As a water-miscible wetting agent, PEG400 was inserted into the pores before dip-coating. Three bilayers of PDADMAC/PSS were coated on the PEG400-filled support. The result is shown in Figure 4d. As with air-filled pores, pore-bridging polyelectrolyte structures are formed some hundred nanometers along the pore throat. After coating, residual PEG400 could easily be removed by storing the sample in water over 48 h.

We concluded that two factors presumably influenced the nature of the polyelectrolyte architectures after few coating steps. First, mainly capillary effects determined the location of the pre-wetting/coating solution phase boundary. This location definesd the position of the formed polyelectrolyte complexes. Second, the extent of diffusion limitation of the remaining polyelectrolytes close to the phase boundary was decisive on how much polyelectrolyte material was co-adsorbed during the subsequent coating step.

3.5. Heteroporous Support Structures

For a general proof of concept of pore-spanning polyelectrolyte complex structures on heterogeneous supports, we adapted the wetting control to a commercial hollow fiber membrane. For visual evaluation of both the wetting control and the polyelectrolyte structure localization, a pore size of approximately 1 $\mathsf{\mu }$m was desired. This pore size was more than one order of magnitude higher than conventional supports for nanofiltration membranes. A Pentair X-Flow membrane, which is a polymeric PES/PVP ultrafiltration membrane with the selective layer on the lumen side, was chosen as model support. The shell side of these membranes had a wide-open porous structure, as shown in Figure 5a. This shell-side of the support membrane was coated with polyelectrolytes to form a selective layer. A constant back-pressure of air applied to the lumen channel was used to prevent coating solution from intruding the pores of the support during dip-coating. Five bilayers of PDADMAC/PSS were applied. A cross-section of a coated heteroporous support structure is given in Figure 5b.

After five bilayers of polyelectrolyte coating, no pore intrusion by polyelectrolytes could be observed, as shown in Figure 5b. In contrast to the coated flat isoporous structures, the polyelectrolyte complexes were located at the support structure’s outer surface. This positioning can be explained with the adapted wetting control that caused a minimal constant over-pressure of the gas phase.

The pure water flux of the non-coated membrane was determined to be approximately 250 LMHbar. The available membrane was calculated on the membrane shell, whereas the ultrafiltration layer was located at the lumen of the support fiber. After applying five bilayers of polyelectrolyte coating on the shell side of the support fiber, the flux was reduced to 60 ± 15 LMH. The significant reduction in flux after polyelectrolyte coating suggested an at least partially successful coating of the porous support. However, the still high pure water permeabilities also indicated remaining defects in the polyelectrolyte coating. Applying TMPs of 1.5 bar or higher led to a drastic increase in permeability, implying the rupture of applied polyelectrolyte coating.
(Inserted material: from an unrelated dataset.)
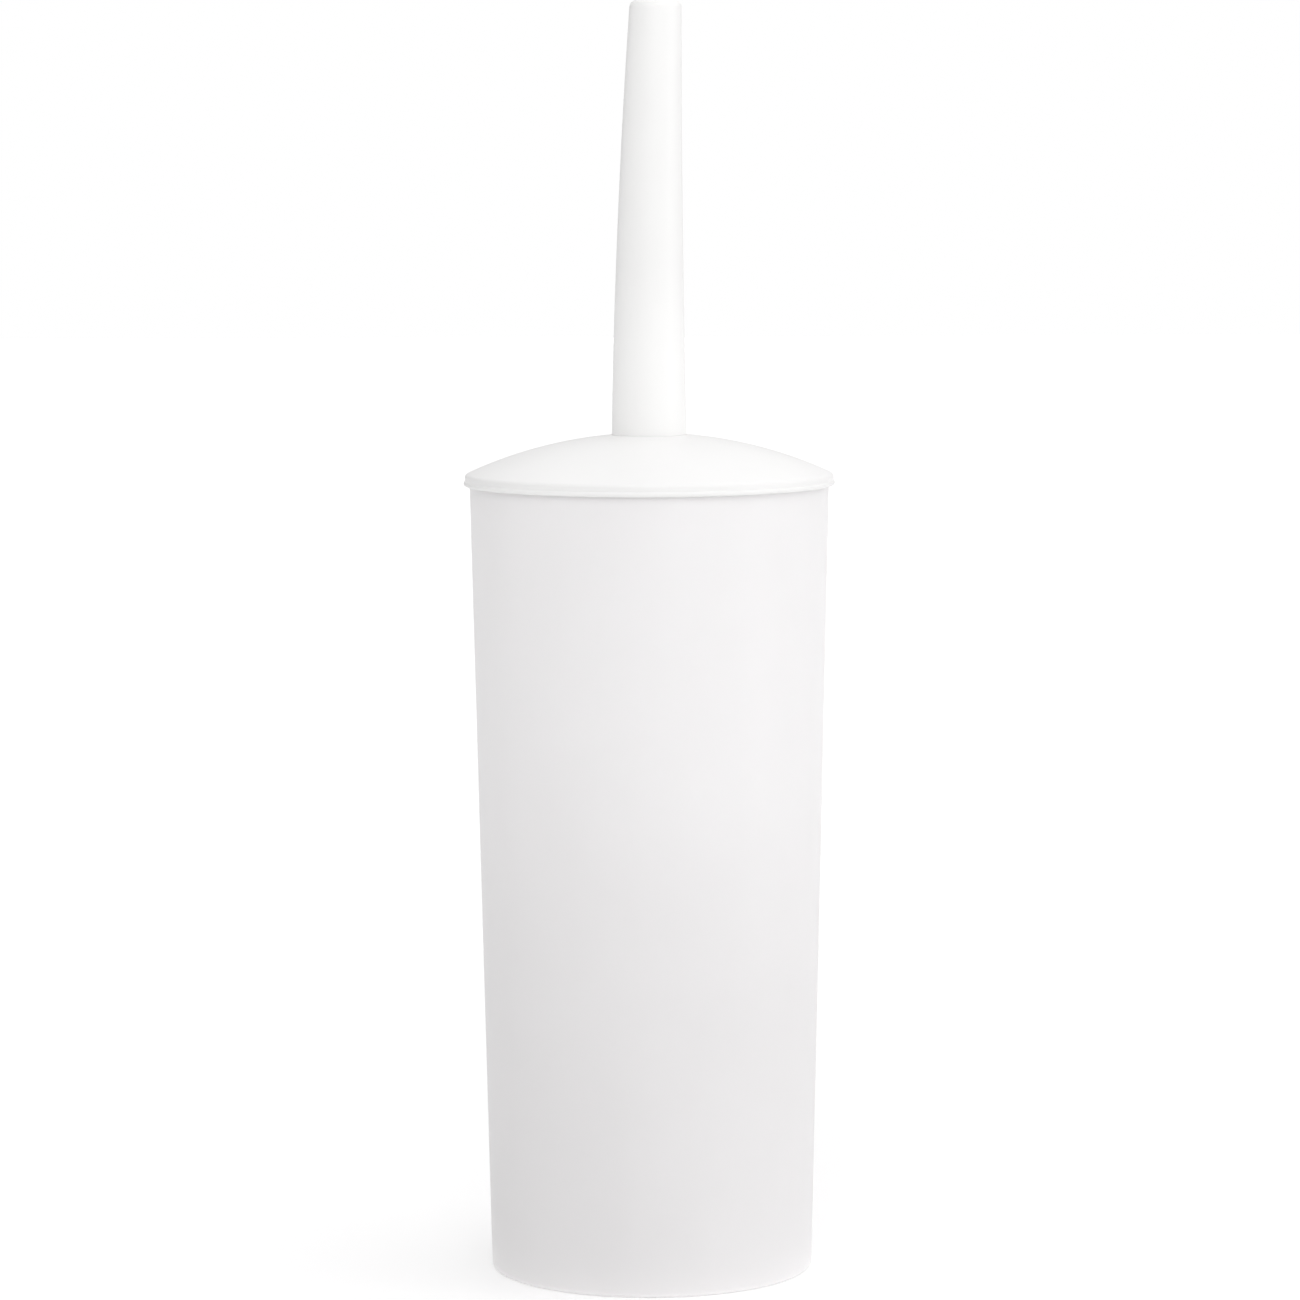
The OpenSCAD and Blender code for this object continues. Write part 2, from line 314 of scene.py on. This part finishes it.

The separation behavior of manufactured hollow fiber membranes was tested for MgCl₂ and MgSO₄ at 1 bar TMP with 0.1 M feed solution concentrations in outside-in permeation. The observed retentions are displayed in Figure 5c. As previously discussed, the maximum achievable ion rejection with the chosen coating solution composition was fairly low [44,45]. Hence, even the small retentions observed are an indication for a partially successful pore coverage with polyelectrolytes. Yet, the retentions remained below the ones reported in the literature for the used material system, indicating defects in the manufactured polyelectrolyte layer.

We conclude that more coating steps are necessary to obtain a full support coverage with the used material system. However, the partial pore coverage even at a number of five bilayers on a porous support with pores in the micrometer range is a promising result, since even on an isoporous support pores of this size could not be covered with conventional dip-coating. Future work will be necessary to find an optimum between ion selectivity, mechanical stability, and tolerable support pore size.

4. Conclusions

A novel manufacturing method for ion-selective polyelectrolyte multilayer membranes on or inside porous support structures is presented. This method uses support wetting control during dip-coating, which allows interfacial polyelectrolyte deposition at a gas–liquid or liquid–liquid phase boundary inside the porous support structure. This way, pores as large as 1 $\mathsf{\mu }$m can be spanned with polyelectrolytes with few coating steps. Polyelectrolyte depositions are located via FESEM analysis and evaluated in their composition using EDX. Polyelectrolyte coating thickness can be tuned by varying the number of coating steps. Additionally, using PEG400 as a miscible pre-wetting agent leads to a decrease in polyelectrolyte deposition thickness. Further, layer positions can be adjusted by tailoring the fluid–fluid interface location during dip-coating.

The polyelectrolyte complex structures produced in this study as a proof of concept are shown to be an ion-selective diffusion barrier. Adapting the method to hollow fiber heteroporous systems with pore sizes in the micrometer range a partial coverage of the support can be achieved by applying only five bilayers of polyelectrolyte coating. Both the resulting pure water flux and the low retention of salts indicate remaining defects. Yet, the formation of a ion-retaining polyelectrolyte layer within few coating steps is promising for further optimization of this method. To make this method applicable for larger-scale membranes, different coating compositions need to be tested to enhance the achievable ion selectivity of the formed polyelectrolyte complexes. Further, the trade of between needed mechanical stability for nanofiltration applications and tolerable maximum pores size will be evaluated in future studies.